Ramsey hopes to have three horses in the Derby starting gate: his two Polytrack stars as well as Louisiana-bred Vicar's in Trouble, who will run in next weekend's Grade 2, $1 million Louisiana Derby at Fair Grounds.

"If we qualify all three of them that means there'll only be room for 17 others because Ramsey's going to take all three of his spots!" the owner vowed.

Ramsey isn't the only one hoping for a Spiral/classic repeat. The Spiral helped propel Summer Squall to a classic win in the 1990 Preakness for Dogwood Stable, and this year the yellow polka dots of Cot Campbell and his partners will be carried by All Tied Up, a Gulfstream Park allowance winner making both his stakes and Polytrack debut in the 1 1/8-mile race.

"Being a good turf horse and a horse that's on the improve and seeking the distance, we thought he deserved a shot in the Spiral," Campbell explained. "He galloped nicely on the racetrack yesterday and we hope all of our strategy is well-founded."

Although it took a while for the gray son of Even the Score to break his maiden in New York last fall, every effort since has been good enough to keep dreams of the Kentucky Derby alive.

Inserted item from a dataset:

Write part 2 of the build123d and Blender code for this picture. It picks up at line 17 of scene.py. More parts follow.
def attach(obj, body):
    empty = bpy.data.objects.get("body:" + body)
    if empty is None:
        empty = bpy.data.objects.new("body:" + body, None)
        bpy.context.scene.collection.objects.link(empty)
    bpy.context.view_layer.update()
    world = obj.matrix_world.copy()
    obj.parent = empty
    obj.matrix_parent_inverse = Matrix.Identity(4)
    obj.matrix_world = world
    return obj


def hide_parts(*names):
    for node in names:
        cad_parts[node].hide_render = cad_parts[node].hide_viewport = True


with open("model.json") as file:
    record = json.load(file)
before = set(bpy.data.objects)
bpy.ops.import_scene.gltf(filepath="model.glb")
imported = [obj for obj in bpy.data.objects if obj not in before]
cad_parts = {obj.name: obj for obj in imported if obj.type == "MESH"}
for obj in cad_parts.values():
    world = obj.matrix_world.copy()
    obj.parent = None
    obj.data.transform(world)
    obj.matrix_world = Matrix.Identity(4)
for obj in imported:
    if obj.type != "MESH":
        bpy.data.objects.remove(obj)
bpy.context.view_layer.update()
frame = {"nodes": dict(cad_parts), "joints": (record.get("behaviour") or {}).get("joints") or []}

"The last four races he's run he's won two of them and was in a position to win the other two if he could get through," Campbell described. "We think he's crying for a mile-and-an-eighth. It's a shot worth taking. We'd love to win it but we'd be delighted to get a piece of it. He does come from far back and as a result oftentimes in the shorter races he's been unable to get up because he has nowhere to go."

Campbell will not be at Turfway Saturday as he has a starter in the prestigious Aiken Spring Steeplechase in South Carolina the same afternoon. The hope, though, is that he will see All Tied Up in person later this spring at Churchill Downs on the first Saturday in May.

"The dream is at least shimmering in the distance," Campbell said.

Smart Cover comes in to the Spiral off an 11th-place finish in the Grade 3 Palm Beach at Gulfstream on March 1, an effort marred by a stumble out of the gate. More telling than the stumble, however, is that the Palm Beach was the dark bay colt's first start since September, when he injured a shin coming out of a close runner-up effort in the Grade 3 Iroquois under the Twin Spires. His previous races give owner Donegal Racing plenty of reason to look for a good effort Saturday.

"We believe Smart Cover is a very live long shot," Donegal managing partner Jerry Crawford stated. "The last race was designed exclusively to leg him up and get him back into shape. We had zero expectations in the last race but thought a mile-and-an-eighth on the turf was a good prep for this race.

"We know he's trained very forwardly since that race. He may be a race away from peaking. Whether he does it or not, who knows, but I firmly believe him capable of winning on Saturday."

Smart Cover broke his maiden on the turf at Ellis Park in his second start, a gritty performance that saw him get up by a nose after repeated bumps. In his third start, he made a huge late run in the Iroquois on the Churchill dirt to finish a quarter-length behind undefeated stablemate Cleburne and a quarter-length ahead of the highly regarded Tapiture. But he has never raced on Polytrack.

"You never know, right?" Crawford said. "He is eligible to do just fine on it, particularly given the influence of (dam sire) Smart Strike. The longer the horses go, the better Smart Cover is going to be.

"We have very high hopes for him. He's very much in the same mold as Donegal horses that have finished third in the Kentucky Derby two of the last four years (Paddy O'Prado in 2010 and Dullahan in 2012) in that he's bred to run a mile-and-a-quarter. We know he loves Churchill Downs so if we can just get him eligible by finishing first or second on Saturday then we'll have to decide if we run in the Blue Grass or just train up to the Derby, like Animal Kingdom. If we don't get him eligible on Saturday then we go on to the Blue Grass.

"A fair amount of my confidence comes from the fact that he seems to have moved forward," Crawford continued. "Corey Lanerie was on him for his last breeze and rode him in the Palm Beach and he says he's a different horse now."